Le piratage informatique est-il désormais une donne irréversible en Algérie ? La menace sur les institutions et autres structures étatiques est-elle réelle ? L’Algérie dispose-t-elle d’une stratégie précise dans le domaine de la sécurité des systèmes d’information ?
Il y a quelques jours, à l’occasion d’une rencontre promotionnelle de ses produits, le représentant d’une firme internationale spécialisée dans la sécurité des systèmes d’information avait déclaré que «les institutions et les entreprises économiques publiques ou privées sont sous la menace permanente des hackers».
Les spécialistes de la question informatique sont aujourd’hui unanimes : l’Algérie est le premier pays de la zone arabe dans le piratage des logiciels informatiques, un marché où le téléchargement se banalise et où quelques hackers sont déjà aussi célèbres que redoutés.
Le meilleur exemple est illustré par la capacité de ces «génies» de l’informatique à craquer les codes d’accès aux chaînes numériques satellitaires.
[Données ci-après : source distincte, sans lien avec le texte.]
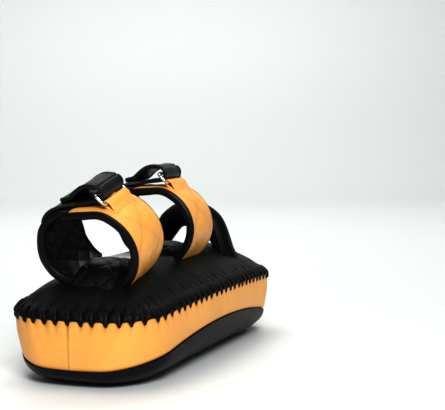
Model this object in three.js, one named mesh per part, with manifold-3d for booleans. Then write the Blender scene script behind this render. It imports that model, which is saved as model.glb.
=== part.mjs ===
// Thai pad: a curved kick and punch shield worn on the forearm, as an assembly of its separate pieces.
// Units are millimetres and +Z is up. The pad lies on its strike face with its forearm cuffs on top.
// X runs along the pad, from the elbow end at -X to the hand end at +X, and the origin is on the surface
// that the pad lies on, under its middle. Angles round a cuff start at its lowest point and rise on the
// -Y side, so 90 is the -Y side, 180 is the top and 270 is the +Y side.
import * as THREE from "three";
import { mergeVertices } from "three/addons/utils/BufferGeometryUtils.js";
import Module from "manifold-3d";

const wasm = await Module();
wasm.setup();

// ---- driving dimensions -------------------------------------------------------------------------
const GAP = 0.4; // clearance between pieces that touch on the real pad
const LEATHER = 2.0; // cover leather
const FACE_SLACK = 1.5; // between the strike cover and its foam

const PAD_LENGTH = 377.4; // seam outline before its ends and sides bulge
const PAD_WIDTH = 167.9;
const LOWER_SEAM_NARROWER = 3.7; // the lower seam is this much narrower than the upper one
const END_BULGE = 11.3;
const SIDE_BULGE = 8.8;
const UPPER_CORNER = 36.4;
const LOWER_CORNER = 52.4;

const LOWER_SEAM_HEIGHT = 20.9; // at the two ends
const LOWER_SEAM_RISE = 24.9; // extra at mid-length, which gives the pad its banana curve
const BAND_HEIGHT = 50.1;
const UPPER_SEAM_RISE = 7.9;
const STRIKE_DEPTH = 22.8; // strike face below the lower seam at the ends
const STRIKE_BELLY = 21.0; // extra at mid-length
const STRIKE_ROUND = 36.0; // width of the strike face's rounded margin
const STRIKE_POWER = 1.7;
const BACK_CROWN = 40.0; // back cover above the upper seam
const BACK_MARGIN = 75.0; // width over which it rises

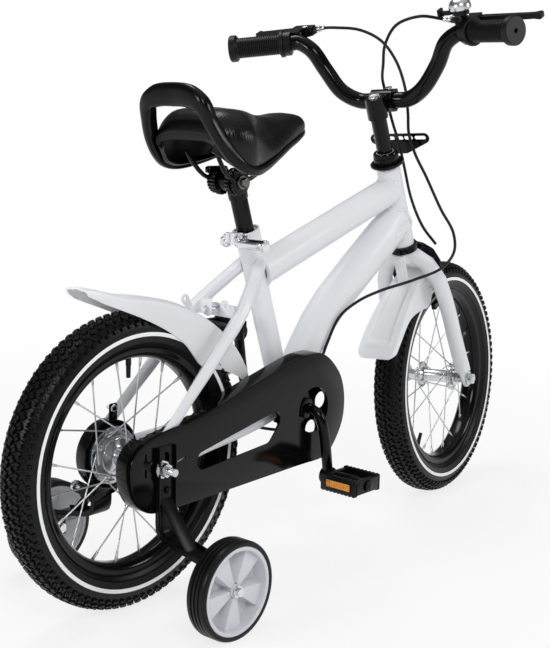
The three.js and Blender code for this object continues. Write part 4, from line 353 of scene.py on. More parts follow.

Les hackers algériens ont même surclassé, il y a deux années, leurs «homologues» russes dans la course au décodage des chaînes de télévision satellitaires.
Toutes les formes de piratage pratiquées
La généralisation du piratage a atteint des seuils record. L’organisation Business Software Alliance estime à ce sujet que le taux de piratage des logiciels en Algérie est évalué à 84%, la plaçant au premier rang dans le monde arabe.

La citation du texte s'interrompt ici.